RICHMOND, Va. - The Roanoke River is number three on a list of endangered rivers put out annually by the conservation group American Rivers. The dubious distinction stems from a plan by a company called Virginia Uranium to get the state to overturn a 1982 ban on uranium mining so as to be able to work a deposit near Chatham.

Andrew Lester, who lives four miles from the site, worries about the tailings that would be stored above ground and subject to severe weather and possible earthquakes.

"It would go into the river system; it would pollute Kerr Lake, which is the second-largest man-made lake in North America, as well as Lake Gaston. Several cities up and down that corridor get water from there, and the risks are just too great."

Lester directs the Roanoke River Basin Commission, one of over 40 groups and localities in a growing coalition against uranium mining. The mining industry promises jobs and a boost to local economies. Uranium mining has never been done in the eastern United States.

Uranium is widely known to cause many health problems, including birth defects, kidney and lung diseases, and bone, liver and breast cancer. Lester says people living near the proposed mine are concerned that Virginia's wet climate and frequency of hurricanes and tornadoes would lead to contaminated drinking water.

"There's a little lady who lives up the road from me, 86 years old, she just flagged me down and said - she's a conservative Republican - she says, 'Are you going to let them do this? Are you going to let them do this to our community?' And that, to me, tells a story."

Lester says the firm pushing to end the ban on uranium mining suggests the mine near Chatham would create about 335 temporary jobs, and some 100 permanent positions. Lester claims the opposite will happen.
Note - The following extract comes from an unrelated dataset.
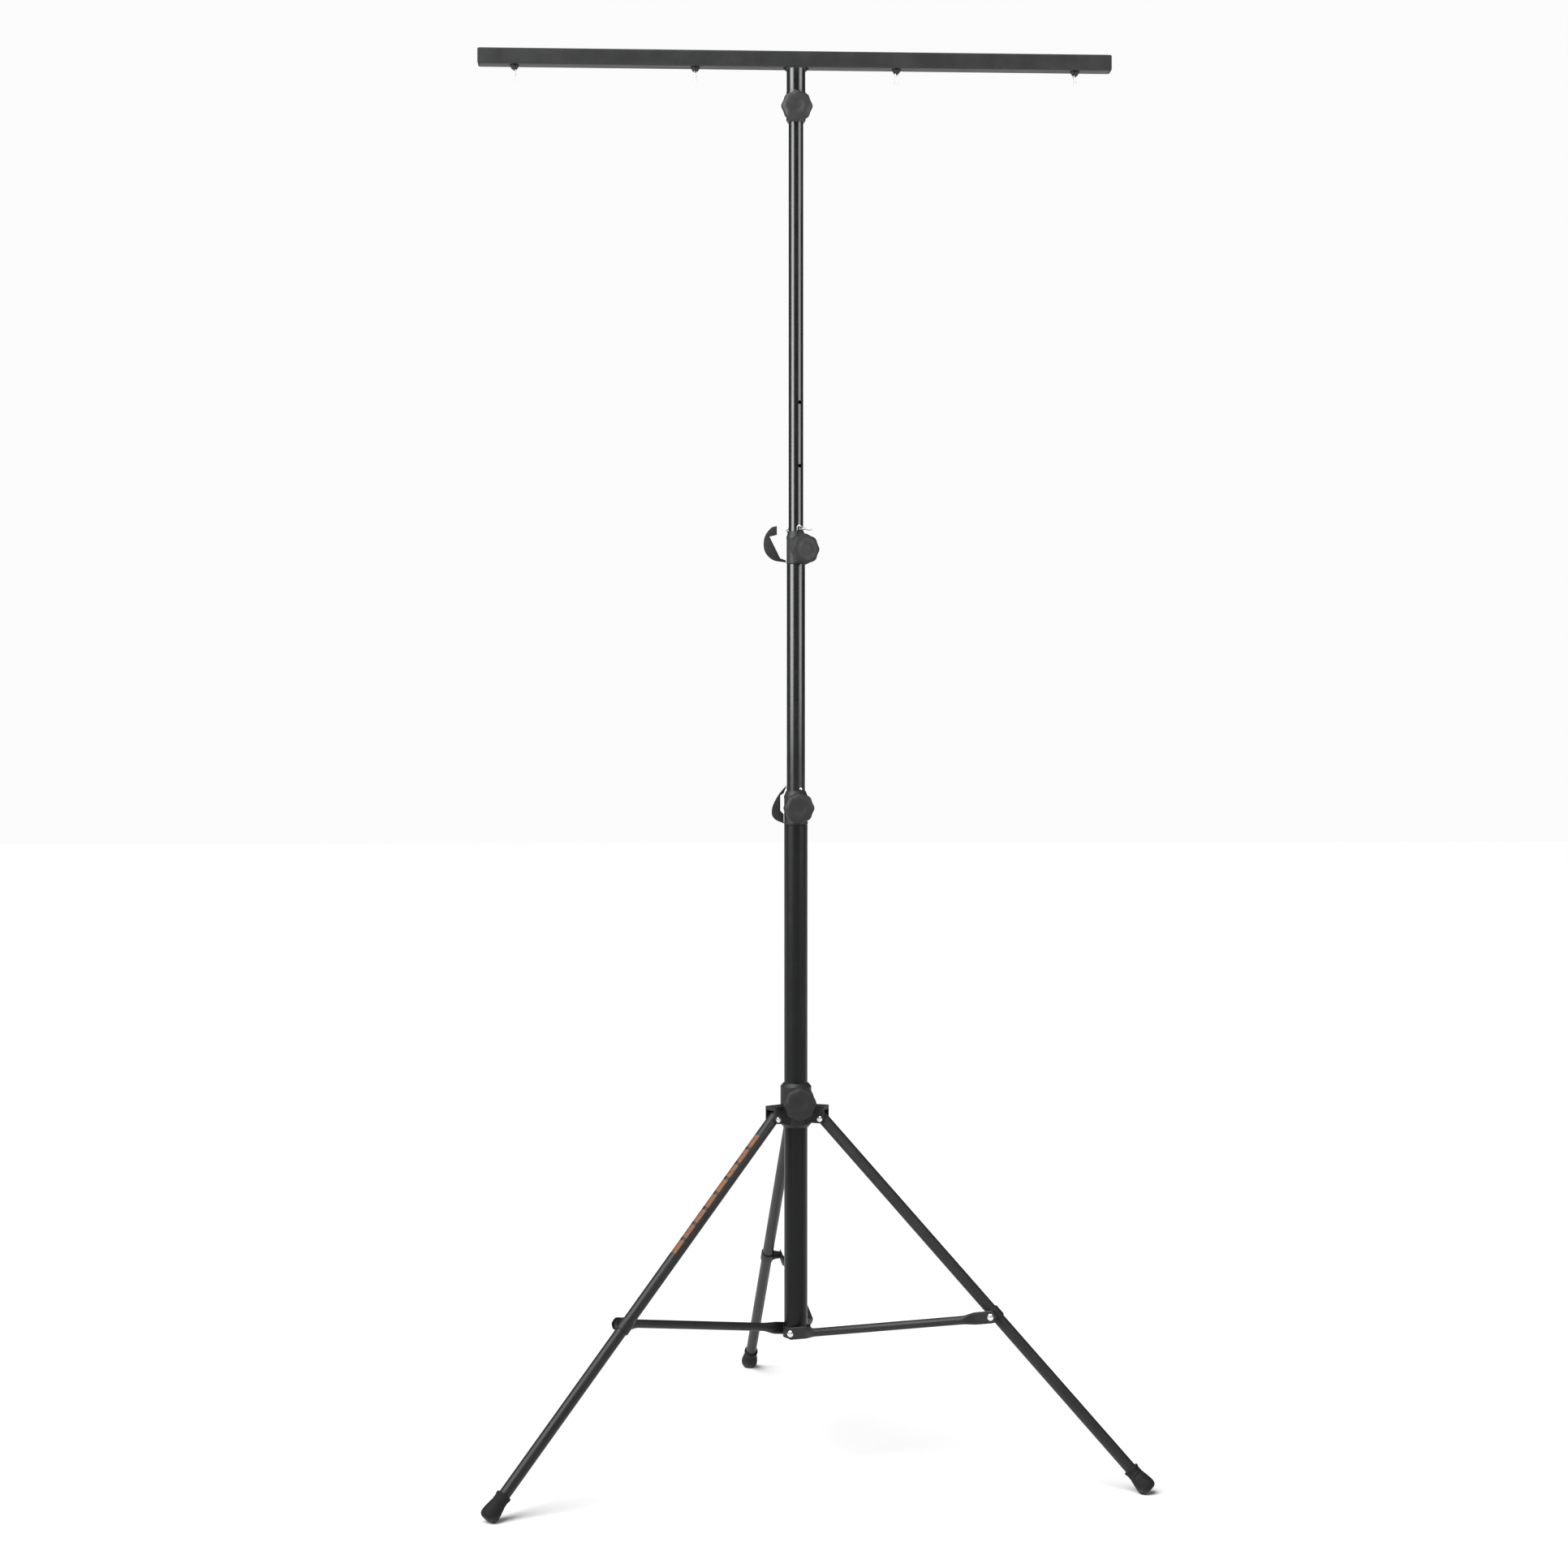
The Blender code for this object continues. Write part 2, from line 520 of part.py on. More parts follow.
def foot_mesh():
    """A rubber boot over the leg's end, flared to its sole and flat where it meets the floor."""
    start, pocket = LEG_LENGTH - 0.0440, LEG_LENGTH - 0.0120 + GAP
    inner = LEG_R + GAP
    boot = lathe([(0.0, LEG_LENGTH + 0.0080), (0.0105, LEG_LENGTH + 0.0076),
                  (0.0150, LEG_LENGTH + 0.0050), (0.0170, LEG_LENGTH),
                  (0.0172, LEG_LENGTH - 0.0060), (0.0150, LEG_LENGTH - 0.0200),
                  (0.0136, LEG_LENGTH - 0.0300), (0.0136, start + 0.0060),
                  (0.0146, start + 0.0050), (0.0146, start + 0.0006), (0.0140, start),
                  (inner, start), (inner, pocket), (0.0, pocket)])
    mesh = along_x(bake(boot))
    shape = bmesh.new()
    shape.from_mesh(mesh)
    # the floor in the leg's own axes
    floor_normal = Vector((math.sin(LEG_SLOPE), 0.0, -math.cos(LEG_SLOPE)))
    floor_point = Vector((LEG_LENGTH, 0.0, 0.0)) + floor_normal * FOOT_Z
    cut = bmesh.ops.bisect_plane(shape, geom=shape.verts[:] + shape.edges[:] + shape.faces[:],
                                 plane_co=floor_point, plane_no=floor_normal, clear_outer=True)
    rim = [item for item in cut["geom_cut"] if isinstance(item, bmesh.types.BMEdge)]
    bmesh.ops.contextual_create(shape, geom=rim)
    bmesh.ops.recalc_face_normals(shape, faces=shape.faces[:])
    shape.to_mesh(mesh)
    shape.free()
    return mesh


def bracket_mesh():
    """The band that holds a brace: a ring round the leg with a boss that reaches the brace."""
    inner = LEG_R + GAP
    half = 0.0110
    band = ring(inner + 0.0020, inner, -half, half)
    boss = lathe([(0.0, BRACE_FACE - GAP), (0.0075, BRACE_FACE - GAP), (0.0085, inner + 0.006),
                  (0.0095, inner + 0.001), (0.0, inner + 0.001)], ROUND)
    boss.rotation_euler.x = math.pi / 2
    bore = rod(inner, -0.02, 0.02, SIDES)
    return along_x(bake(joined(band, [boss]), [bore]))


def brace_mesh():
    """A brace along +X: a round tube crushed flat at both ends, flush with its inner side.

    Sections are lofted from a flat oval at each end to a circle between.  The inner side lies
    on -Y from the leg's middle plane, at BRACE_FACE.
    """
    end_r, width = 0.0100, 0.0118
    flat = BRACE_PLATE_T / 2
    sections = []
    for back in (1.0, 0.92, 0.7, 0.38, 0.0):
        sections.append((-end_r * back, max(width * math.sqrt(1.0 - (back * 0.96) ** 2), 0.001), flat))
    sections += [(0.030, width, flat), (0.052, BRACE_R, BRACE_R)]
    mirrored = [(BRACE_LENGTH - x, high, thick) for x, high, thick in reversed(sections)]
    mesh = bpy.data.meshes.new("brace")
    shape = bmesh.new()
    rows = []
    for x, high, thick in sections + mirrored:
        row = []
        for step in range(12):
            angle = 2 * math.pi * step / 12
            row.append(shape.verts.new((x, -BRACE_FACE - thick + thick * math.cos(angle),
                                        high * math.sin(angle))))
        rows.append(row)
    for one, two in zip(rows, rows[1:]):
        for step in range(12):
            after = (step + 1) % 12
            shape.faces.new((one[step], two[step], two[after], one[after]))
    shape.faces.new(rows[0])
    shape.faces.new(list(reversed(rows[-1])))
    bmesh.ops.recalc_face_normals(shape, faces=shape.faces[:])
    shape.to_mesh(mesh)
    shape.free()
    holes = []
    for x in (0.0, BRACE_LENGTH):
        hole = rod(PIVOT_R + GAP, BRACE_FACE - 0.01, BRACE_FACE + 0.02)
        hole.matrix_world = Matrix.Translation((x, 0.0, 0.0)) @ Matrix.Rotation(math.pi / 2, 4, "X")
        holes.append(hole)
    return bake(draft(mesh), holes)


def build_tripod(mast, hub, stations):
    bore = BASE_R + GAP
    collar_bottom, collar_top = BASE_BOTTOM + 0.0005, BRACE_Z + 0.0110
    boss_face = BRACE_FACE - GAP
    body = ring(bore + 0.0022, bore, collar_bottom, collar_top)
    additions, cutters = [], []
    for station in stations:
        turn = Matrix.Rotation(station.rotation_euler.z, 4, "Z")
        depth = boss_face - 0.014
        boss = block((0.0200, depth, collar_top - collar_bottom),
                     (0.0, -boss_face + depth / 2, (collar_top + collar_bottom) / 2))
        boss.matrix_world = turn
        additions.append(boss)
        hole = rod(PIVOT_R + GAP, bore + 0.0006, BRACE_FACE + 0.01)
        hole.matrix_world = turn @ Matrix.Translation((0.0, 0.0, BRACE_Z)) \
            @ Matrix.Rotation(math.pi / 2, 4, "X")
        cutters.append(hole)
    cutters.append(rod(bore, collar_bottom - 0.01, collar_top + 0.01, SIDES))
    place("brace_collar", bake(joined(body, additions), cutters), BLACK_CASTING, mast)

    leg, foot, bracket, brace = leg_mesh(), foot_mesh(), bracket_mesh(), brace_mesh()
    head = BRACE_FACE + BRACE_PLATE_T + GAP
    head_profile = [(0.0, head + 0.0024), (0.0035, head + 0.0020), (0.0062, head), (PIVOT_R, head)]
    inner_pin = bake(lathe([*head_profile, (PIVOT_R, bore + 0.0012), (0.0, bore + 0.0012)], ROUND))
    outer_pin = bake(lathe([*head_profile, (PIVOT_R, BRACE_FACE), (0.0, BRACE_FACE)], ROUND))
    across = (math.pi / 2, 0.0, 0.0)
    for number in (1, 2, 3):
        azimuth = station_azimuth(number)
        spoke = new_empty(f"collar_spoke_{number}", mast, azimuth=azimuth)
        place(f"collar_pin_{number}", inner_pin, ZINC, spoke, (0.0, 0.0, BRACE_Z), across)

        brace_axis = new_empty(f"brace_axis_{number}", spoke, (0.0, 0.0, BRACE_Z))
        brace_axis.rotation_euler.y = -BRACE_SLOPE
        place(f"brace_{number}", brace, BLACK_PAINT, brace_axis)
        place(f"brace_rivet_{number}", outer_pin, ZINC, brace_axis, (BRACE_LENGTH, 0.0, 0.0), across)

        hub_spoke = new_empty(f"hub_spoke_{number}", hub, azimuth=azimuth)
        leg_axis = new_empty(f"leg_axis_{number}", hub_spoke, (LEG_PIVOT_R, 0.0, LEG_PIVOT_Z))
        leg_axis.rotation_euler.y = LEG_SLOPE
        place(f"leg_{number}", leg, BLACK_PAINT, leg_axis)
        place(f"foot_{number}", foot, RUBBER, leg_axis)
        place(f"brace_bracket_{number}", bracket, BLACK_PAINT, leg_axis, (BRACE_ON_LEG, 0.0, 0.0))


def station_azimuth(number):
    return FIRST_LEG + 120.0 * (number - 1)


def centre_on_footprint(root):
    """Move the whole stand so that the middle of its box's floor is the origin."""
    bpy.context.view_layer.update()
    points = [obj.matrix_world @ vert.co
              for obj in STAND.objects if obj.type == "MESH" for vert in obj.data.vertices]
    for axis in range(2):
        values = [point[axis] for point in points]
        root.location[axis] -= round((min(values) + max(values)) / 2, 4)


# --- build ------------------------------------------------------------------------------------
FRONT = FIRST_LEG + 180.0           # midway between the two front legs
UPPER_KNOB_AZIMUTH = -66.0

clear_scene()
STAND = bpy.data.collections.new("lighting_stand")
bpy.context.scene.collection.children.link(STAND)

BLACK_PAINT = new_material("black_paint", (0.012, 0.012, 0.013), 0.30)
BLACK_CASTING = new_material("black_casting", (0.014, 0.014, 0.015), 0.50)
BLACK_PLASTIC = new_material("black_plastic", (0.020, 0.020, 0.021), 0.55)
RUBBER = new_material("rubber", (0.012, 0.012, 0.012), 0.85)
ZINC = new_material("zinc", (0.72, 0.73, 0.74), 0.28, 1.0)

mast_axis = new_empty("mast_axis")
hub_axis = new_empty("hub_axis", mast_axis)
middle_axis = new_empty("middle_axis", mast_axis)
top_axis = new_empty("top_axis", middle_axis)
t_bar_axis = new_empty("t_bar_axis", top_axis)
spokes = [new_empty(f"station_{n}", mast_axis, azimuth=station_azimuth(n)) for n in (1, 2, 3)]

build_mast(mast_axis, middle_axis, top_axis)
build_knobs_and_pins(mast_axis, middle_axis, t_bar_axis, hub_axis)
build_t_bar(t_bar_axis)
build_hub(hub_axis, spokes)
build_tripod(mast_axis, hub_axis, spokes)
centre_on_footprint(mast_axis)
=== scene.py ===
"""Telescoping tripod lighting stand with a T-bar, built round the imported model.

Lengths are metres, +Z is up, +X runs along the T-bar and -Y is the side of the knobs.
"""

import json
import math

import bmesh
import bpy
from bpy.props import FloatProperty, FloatVectorProperty, IntProperty, PointerProperty
from mathutils import Matrix, Vector


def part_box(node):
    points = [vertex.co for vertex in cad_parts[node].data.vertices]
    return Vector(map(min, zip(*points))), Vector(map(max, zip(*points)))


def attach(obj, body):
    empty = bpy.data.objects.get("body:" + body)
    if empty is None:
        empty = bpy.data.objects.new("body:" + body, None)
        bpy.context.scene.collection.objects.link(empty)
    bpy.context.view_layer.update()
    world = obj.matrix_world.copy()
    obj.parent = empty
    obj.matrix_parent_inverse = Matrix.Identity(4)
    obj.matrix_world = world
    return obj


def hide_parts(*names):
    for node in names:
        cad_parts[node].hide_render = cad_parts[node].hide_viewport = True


bl_info = {
    "name": "Lighting Stand",
    "version": (1, 0, 0),
    "blender": (4, 5, 0),
    "location": "View3D > Sidebar > Stand",
    "description": "Builds a telescoping tripod lighting stand with a T-bar",
    "category": "Add Mesh",
}

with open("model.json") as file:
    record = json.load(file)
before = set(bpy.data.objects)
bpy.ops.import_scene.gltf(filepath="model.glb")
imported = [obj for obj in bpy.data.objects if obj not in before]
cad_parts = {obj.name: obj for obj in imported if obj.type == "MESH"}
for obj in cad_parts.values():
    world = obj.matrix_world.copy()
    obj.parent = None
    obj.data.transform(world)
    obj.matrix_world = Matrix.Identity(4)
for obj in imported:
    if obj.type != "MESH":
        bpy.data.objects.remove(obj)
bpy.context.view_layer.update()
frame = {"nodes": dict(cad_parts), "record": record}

# --- places, read from the frame --------------------------------------------------------------
JOINTS = {joint["name"]: joint for joint in frame["record"]["behaviour"]["joints"]}
UP = Vector((0.0, 0.0, 1.0))


def middle(node):
    low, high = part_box(node)
    return (low + high) / 2


def tube_of(node):
    """The outer radius, bottom and top of an upright round CAD node."""
    low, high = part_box(node)
    return (high.y - low.y) / 2, low.z, high.z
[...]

"It'll run away ten times that many jobs. In other words, a company who might move here would look at this area and say, 'Hey, they got uranium mining all around there; we don't want to be around uranium mining,' and then move to another location, or another state, or whatever."

The 410-mile Roanoke River Basin runs from the Blue Ridge mountains to the Outer Banks and provides drinking water for major cities like Virginia Beach and Hampton Roads, and the huge military bases nearby.